Indragiri kuala empat
Empat empat terus ke laut
Ke sana sini mencari tempat
Bagai ajal ditunda maut

INI pantun, pantun warisan pusaka. Pusaka orang Melayu dari Indragiri yang sudah sangat lama. Arsipnya ditemukan sangat jauh pula. Di Perpustakaan Universitas Leiden, Negeri Belanda.

Digubah 1848; sudah 173 tahun usianya.

Tidak disebutkan namanya. Sungai berkuala empat, empat-empat itu terus ke laut itu, sungai-sungai mana saja? Apakah termasuk Sungai Igal, Sungai Mandah, Sungai Batang Tumu, Sungai Belaras – masih banyak sungai lagi. Walaupun kecil tetapi juga langsung bermuara ke laut lepas.
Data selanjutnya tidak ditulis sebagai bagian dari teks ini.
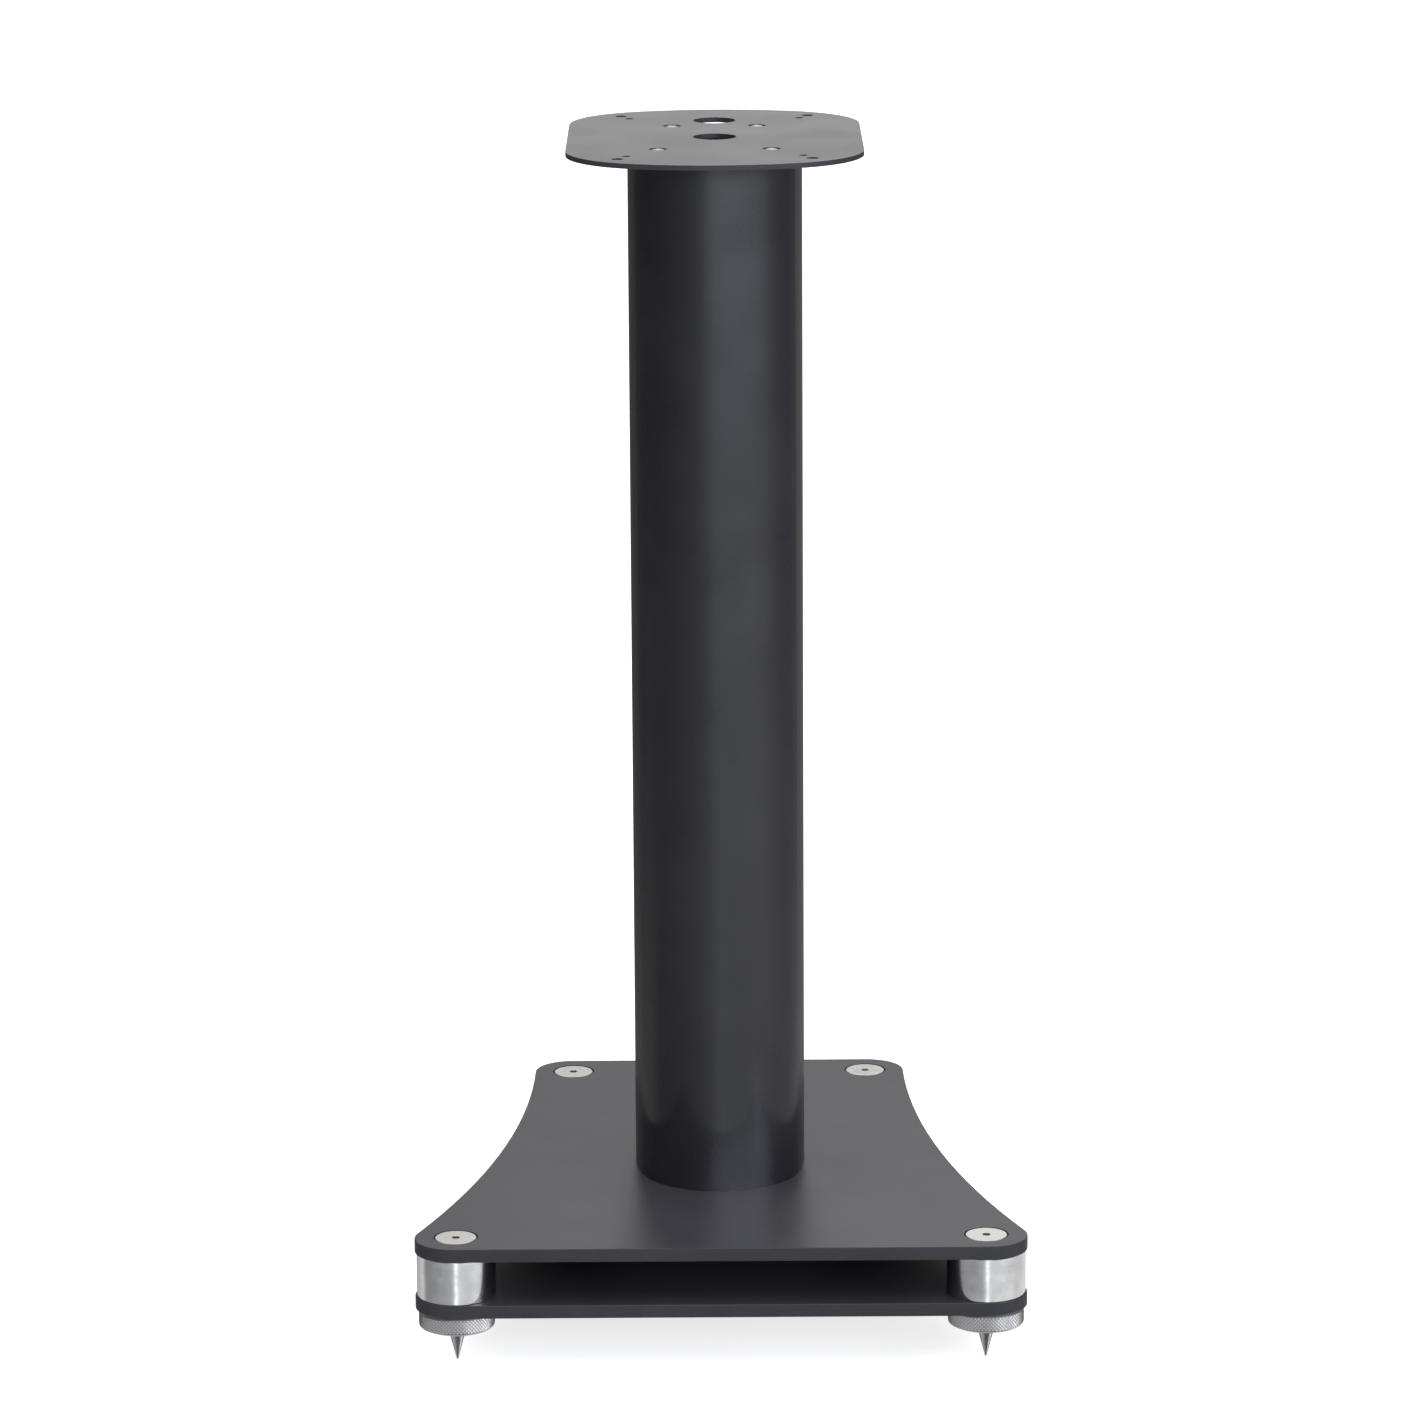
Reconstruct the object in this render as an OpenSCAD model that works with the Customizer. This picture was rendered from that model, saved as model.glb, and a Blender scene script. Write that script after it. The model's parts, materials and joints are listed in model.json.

Dapat diduga, yang dimaksud yang empat ini sungai-sungai yang besar-besar saja. Tidak termasuk anak sungai dan suak-suak; anak dari anak sungai atau anak muara.

Pertama, Sungai Indragiri yang berhulu Batang Kuantan. Kedua, Sungai Batang Tuaka, tempat pasukan Melaka pernah tersasar di dalamnya. Ketiga, Sungai Gangsal, pemukiman perkauman Talangmamak di tasiknya. Keempat, Sungai Guntung, Sungai Kateman menumpang muara di kualanya.

Di Sungai Indragiri dulu terletak Kerajaan Indragiri. Negerinya makmur tapi rajanya tersandera di Kerajaan Melaka. Jadi menantu  raja di sana. Tak boleh balik ke negerinya. Akhirnya dijemput paksa oleh menterinya.

Sebelum Sungai Indragiri diberi nama
Disebut orang Sungai Keruh
Nyaris tiada air molek

Berlayar ke Melaka mencari Narasinga
Di dalam negeri selalu gaduh
Raja harus dibawa balik

Sungai Indragiri berdampingan Sungai Batang Tuaka. Di Kuala bersua di dalamnya bercabang rawang pula. Ketika Narasinga dilarikan rakyatnya, prajurit Melaka sampai tersesat di dalamnya.

Panjang riwayatmu, Indragiri.

Dia. Dulu permata. Penghasil lada. Milik Kemaharajaan dari Tanah Jawa. Ketika putri Majapahit dipersunting Sultan Melaka, Indragiri dan Jemaja dengan segumpalan serakan pepulau di Laut Natuna, dihadiahkan kepada menantunya.

Indragiri, dulu perahu berlayar sampai jauh ke hulu. Patin pun mudik sampai ke tasik. Bila teringat rindu pada masa lalu. Kini tinggal kenangan saja yang mengusik.

Lewat Sungai Indragiri pemuda-pemudi pesisir dikirim ke daratan berguru sampai ke perguruan tinggi. Lewat Sungai Indragiri sayur-mayur dan buah-buahan diangkut dari daratan untuk orang-orang di pinggiran lautan.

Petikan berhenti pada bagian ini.